### [Dataset records]
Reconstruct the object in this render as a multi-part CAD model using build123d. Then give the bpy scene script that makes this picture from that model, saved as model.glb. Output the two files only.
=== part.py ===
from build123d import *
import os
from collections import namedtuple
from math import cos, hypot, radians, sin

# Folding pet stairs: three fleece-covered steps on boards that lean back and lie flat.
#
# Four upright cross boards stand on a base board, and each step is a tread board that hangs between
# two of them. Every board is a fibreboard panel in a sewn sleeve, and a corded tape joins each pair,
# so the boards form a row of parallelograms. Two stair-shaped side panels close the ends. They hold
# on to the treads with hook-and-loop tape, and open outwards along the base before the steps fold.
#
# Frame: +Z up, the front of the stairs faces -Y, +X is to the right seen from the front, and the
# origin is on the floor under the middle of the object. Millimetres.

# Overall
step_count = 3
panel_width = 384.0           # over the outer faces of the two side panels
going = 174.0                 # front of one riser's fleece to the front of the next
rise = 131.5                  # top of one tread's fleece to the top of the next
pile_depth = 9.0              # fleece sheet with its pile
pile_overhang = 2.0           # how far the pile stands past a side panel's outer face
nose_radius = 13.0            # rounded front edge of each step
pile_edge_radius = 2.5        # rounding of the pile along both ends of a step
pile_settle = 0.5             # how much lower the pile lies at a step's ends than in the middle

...

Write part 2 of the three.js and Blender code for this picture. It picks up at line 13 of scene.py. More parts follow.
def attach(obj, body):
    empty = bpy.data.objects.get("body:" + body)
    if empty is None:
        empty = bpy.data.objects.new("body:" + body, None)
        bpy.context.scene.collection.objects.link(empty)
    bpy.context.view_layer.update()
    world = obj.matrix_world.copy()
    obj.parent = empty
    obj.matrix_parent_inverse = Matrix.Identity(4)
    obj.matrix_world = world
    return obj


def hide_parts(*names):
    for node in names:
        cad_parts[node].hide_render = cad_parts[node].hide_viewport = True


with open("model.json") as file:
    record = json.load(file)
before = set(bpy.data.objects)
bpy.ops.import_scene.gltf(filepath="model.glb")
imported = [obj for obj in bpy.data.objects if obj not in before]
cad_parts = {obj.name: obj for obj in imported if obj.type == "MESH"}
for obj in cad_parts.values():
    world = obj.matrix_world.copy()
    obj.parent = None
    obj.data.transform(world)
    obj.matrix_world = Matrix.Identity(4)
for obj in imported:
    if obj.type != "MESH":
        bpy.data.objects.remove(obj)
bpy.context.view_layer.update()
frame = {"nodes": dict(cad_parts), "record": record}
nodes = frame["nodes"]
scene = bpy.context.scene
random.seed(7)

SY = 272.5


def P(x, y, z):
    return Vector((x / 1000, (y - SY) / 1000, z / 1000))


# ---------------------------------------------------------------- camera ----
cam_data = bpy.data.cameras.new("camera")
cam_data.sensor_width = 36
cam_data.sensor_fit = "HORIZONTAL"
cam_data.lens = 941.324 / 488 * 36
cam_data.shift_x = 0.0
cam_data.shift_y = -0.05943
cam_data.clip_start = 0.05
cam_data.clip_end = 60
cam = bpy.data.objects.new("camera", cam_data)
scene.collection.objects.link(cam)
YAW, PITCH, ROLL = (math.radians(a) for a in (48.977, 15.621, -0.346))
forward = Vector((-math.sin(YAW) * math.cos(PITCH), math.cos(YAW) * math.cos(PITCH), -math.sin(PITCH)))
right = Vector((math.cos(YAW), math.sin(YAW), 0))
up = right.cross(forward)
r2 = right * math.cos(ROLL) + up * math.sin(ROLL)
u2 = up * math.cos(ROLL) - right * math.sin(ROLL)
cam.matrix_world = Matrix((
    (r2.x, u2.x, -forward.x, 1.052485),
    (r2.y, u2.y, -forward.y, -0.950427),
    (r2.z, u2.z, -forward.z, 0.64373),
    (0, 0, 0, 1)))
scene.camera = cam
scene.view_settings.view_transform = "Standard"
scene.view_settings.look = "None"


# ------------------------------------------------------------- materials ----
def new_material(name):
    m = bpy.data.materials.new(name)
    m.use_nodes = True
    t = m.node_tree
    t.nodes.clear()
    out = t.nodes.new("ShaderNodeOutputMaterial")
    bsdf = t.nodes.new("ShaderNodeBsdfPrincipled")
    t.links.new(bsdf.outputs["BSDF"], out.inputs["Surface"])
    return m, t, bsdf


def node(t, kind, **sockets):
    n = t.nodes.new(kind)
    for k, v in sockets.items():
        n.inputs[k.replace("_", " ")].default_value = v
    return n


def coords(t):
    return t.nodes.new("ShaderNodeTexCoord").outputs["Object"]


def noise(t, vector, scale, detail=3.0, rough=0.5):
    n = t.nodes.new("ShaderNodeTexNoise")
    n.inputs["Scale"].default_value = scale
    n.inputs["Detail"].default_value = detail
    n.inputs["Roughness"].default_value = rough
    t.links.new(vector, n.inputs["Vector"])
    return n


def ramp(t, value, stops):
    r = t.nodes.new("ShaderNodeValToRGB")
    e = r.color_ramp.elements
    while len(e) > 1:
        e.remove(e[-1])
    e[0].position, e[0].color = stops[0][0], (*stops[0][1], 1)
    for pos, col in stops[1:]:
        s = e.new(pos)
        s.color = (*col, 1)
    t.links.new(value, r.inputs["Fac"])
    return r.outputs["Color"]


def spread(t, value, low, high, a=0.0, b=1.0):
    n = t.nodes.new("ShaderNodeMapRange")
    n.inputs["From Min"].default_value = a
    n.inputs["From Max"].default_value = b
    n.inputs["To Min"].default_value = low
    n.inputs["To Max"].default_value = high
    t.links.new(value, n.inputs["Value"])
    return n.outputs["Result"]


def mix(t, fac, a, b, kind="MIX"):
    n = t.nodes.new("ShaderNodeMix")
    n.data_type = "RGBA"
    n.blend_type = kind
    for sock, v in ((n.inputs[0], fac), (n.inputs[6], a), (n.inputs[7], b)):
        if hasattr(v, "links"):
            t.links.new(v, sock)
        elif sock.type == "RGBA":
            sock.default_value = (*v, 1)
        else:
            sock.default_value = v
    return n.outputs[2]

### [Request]
Search the material above for "that". Pull out each line where it shows up.

### [Full solution]
Reconstruct the object in this render as a multi-part CAD model using build123d. Then give the bpy scene script that makes this picture from that model, saved as model.glb. Output the two files only.
# Folding pet stairs: three fleece-covered steps on boards that lean back and lie flat.
# Four upright cross boards stand on a base board, and each step is a tread board that hangs between